Mercredi 27 octobre 2010

Séance de 11 h 20

Compte rendu n° 9

Présidence de  M. Axel Poniatowski, président

– Examen pour avis des crédits de la mission Immigration, asile et intégration du projet de loi de finances pour 2011 – M. Philippe Cochet, rapporteur 2

Projet de loi de finances pour 2011 – mission Immigration, asile et intégration

La séance est ouverte à onze heures vingt.

La commission des affaires étrangères examine pour avis, sur le rapport de M. Philippe Cochet, rapporteur des crédits de la mission Immigration, asile et intégration du projet de loi de finances pour 2011.

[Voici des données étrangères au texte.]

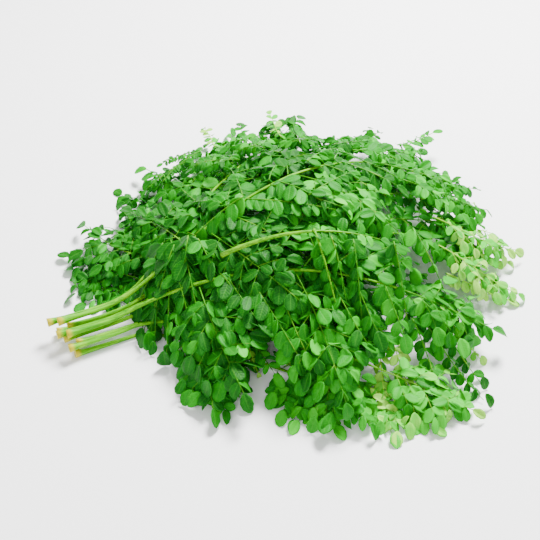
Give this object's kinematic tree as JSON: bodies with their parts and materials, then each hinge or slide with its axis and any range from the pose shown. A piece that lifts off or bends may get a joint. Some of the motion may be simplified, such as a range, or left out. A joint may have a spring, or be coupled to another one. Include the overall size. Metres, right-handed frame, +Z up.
{
  "type": "drumstick leaf bunch",
  "caption": "Bunch of cut drumstick (moringa) leaves lying flat: bare stalks gathered at one end, feathery sprays of small oval leaflets fanned over each other in a low heap.",
  "frame": {"origin": "on the surface that the bunch lies on, under the middle of its box", "axes": "+X runs from the gathered cut ends towards the leafy tips, +Y to the left of that across the fan, +Z up from the surface"},
  "size_m": [0.429, 0.4412, 0.1036],
  "materials": {
    "leaf": "thin fresh leaf, mid green above and paler below, soft satin",
    "young_leaf": "thin young leaf, light yellow-green, soft satin",
    "stalk": "smooth fresh green stalk, yellow-green with tan cut ends, satin"
  },
  "bodies": {
    "root": {"leaf_01_stalk": "stalk", "leaf_01_spray_lower_left": "leaf", "leaf_01_spray_lower_right": "leaf", "leaf_01_spray_upper_left": "leaf", "leaf_01_spray_upper_right": "leaf", "leaf_01_spray_tip": "young_leaf", "leaf_02_stalk": "stalk", "leaf_02_spray_lower_left": "leaf", "leaf_02_spray_lower_right": "leaf", "leaf_02_spray_upper_left": "leaf", "leaf_02_spray_upper_right": "leaf", "leaf_02_spray_tip": "young_leaf", "leaf_03_stalk": "stalk", "leaf_03_spray_lower_left": "leaf", "leaf_03_spray_lower_right": "leaf", "leaf_03_spray_upper_left": "leaf", "leaf_03_spray_upper_right": "leaf", "leaf_03_spray_tip": "young_leaf", "leaf_04_stalk": "stalk", "leaf_04_spray_lower_left": "leaf", "leaf_04_spray_lower_right": "leaf", "leaf_04_spray_upper_left": "leaf", "leaf_04_spray_upper_right": "leaf", "leaf_04_spray_tip": "young_leaf", "leaf_05_stalk": "stalk", "leaf_05_spray_lower_left": "leaf", "leaf_05_spray_lower_right": "leaf", "leaf_05_spray_upper_left": "leaf", "leaf_05_spray_upper_right": "leaf", "leaf_05_spray_tip": "young_leaf", "leaf_06_stalk": "stalk", "leaf_06_spray_lower_left": "leaf", "leaf_06_spray_lower_right": "leaf", "leaf_06_spray_upper_left": "leaf", "leaf_06_spray_upper_right": "leaf", "leaf_06_spray_tip": "young_leaf", "leaf_07_stalk": "stalk", "leaf_07_spray_lower_left": "leaf", "leaf_07_spray_lower_right": "leaf", "leaf_07_spray_upper_left": "leaf", "leaf_07_spray_upper_right": "leaf", "leaf_07_spray_tip": "young_leaf", "leaf_08_stalk": "stalk", "leaf_08_spray_lower_left": "leaf", "leaf_08_spray_lower_right": "leaf", "leaf_08_spray_upper_left": "leaf", "leaf_08_spray_upper_right": "leaf", "leaf_08_spray_tip": "young_leaf", "leaf_09_stalk": "stalk", "leaf_09_spray_lower_left": "leaf", "leaf_09_spray_lower_right": "leaf", "leaf_09_spray_upper_left": "leaf", "leaf_09_spray_upper_right": "leaf", "leaf_09_spray_tip": "young_leaf", "leaf_10_stalk": "stalk", "leaf_10_spray_lower_left": "leaf", "leaf_10_spray_lower_right": "leaf", "leaf_10_spray_upper_left": "leaf", "leaf_10_spray_upper_right": "leaf", "leaf_10_spray_tip": "young_leaf"}
  },
  "joints": []
}
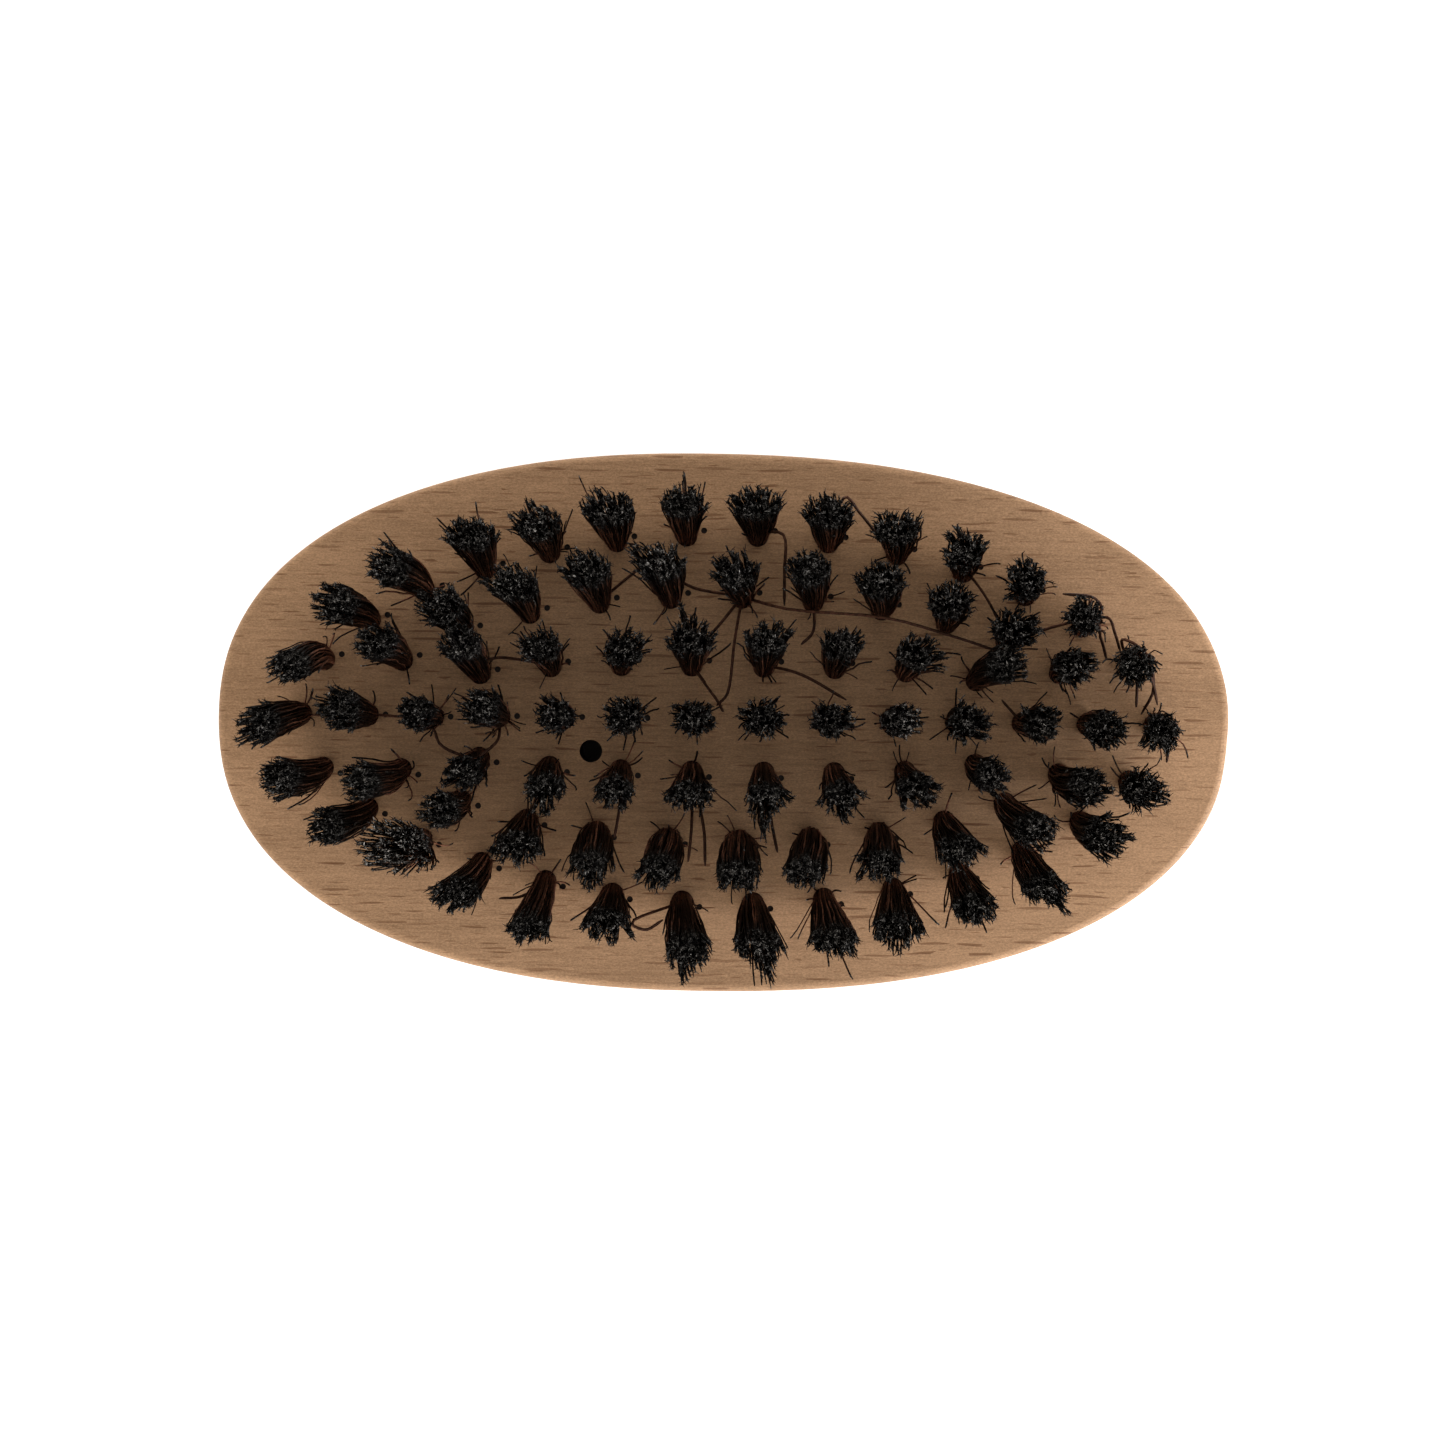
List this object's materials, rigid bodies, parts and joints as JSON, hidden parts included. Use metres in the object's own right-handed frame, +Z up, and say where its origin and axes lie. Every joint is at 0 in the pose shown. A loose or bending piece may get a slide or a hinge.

M. Philippe Cochet. En dépit de la stabilisation de l’ensemble des dépenses de l’Etat entre 2010 et 2011, la mission « Immigration, asile et intégration » bénéficiera d’une augmentation de ses moyens en crédits de paiement de 0,73 %. Cette hausse est rendue indispensable par l’augmentation continue du nombre des demandeurs d’asile depuis 2008, mais elle ne doit pas cacher les efforts importants d’économie réalisés par ce ministère de création récente, y compris d’ailleurs pour ce qui concerne la demande d’asile.

Plus de 58 % des crédits de la mission sont destinés au financement des différents dispositifs nécessaires à la prise en charge des demandeurs d’asile et au traitement de leurs demandes. Celles-ci ont augmenté de 20 % en 2008, 12 % en 2009 et encore 8,5 % au premier semestre 2010. Même si cette hausse semble aujourd’hui se ralentir, le système a été submergé par ces afflux de demandeurs.

La part des demandeurs logés dans les centres destinés à les accueillir a chuté de 48,6 % à 36,7 % entre 2008 et 2009, et était limitée à 33 % fin juin 2010, entraînant des dépenses très supérieures aux prévisions pour l’hébergement d’urgence et l’allocation temporaire d’attente. Les délais d’examen des demandes s’allongent : de 100 jours en 2008 à 135 jours à l’issue du premier semestre 2010 devant l’Office français de protection des réfugiés et apatrides (OFPRA), de moins d’un an en 2007 à plus de 13 mois en 2010 devant la Cour nationale du droit d’asile (CNDA), alors même que l’OFPRA a nettement amélioré la productivité de ses officiers de protection et que la Cour s’est profondément réformée pour réduire ses délais d’examen. Il faut donc souligner que cette dégradation est la conséquence de l’augmentation de la demande, pas d’un manque de performances de la part de ces organismes.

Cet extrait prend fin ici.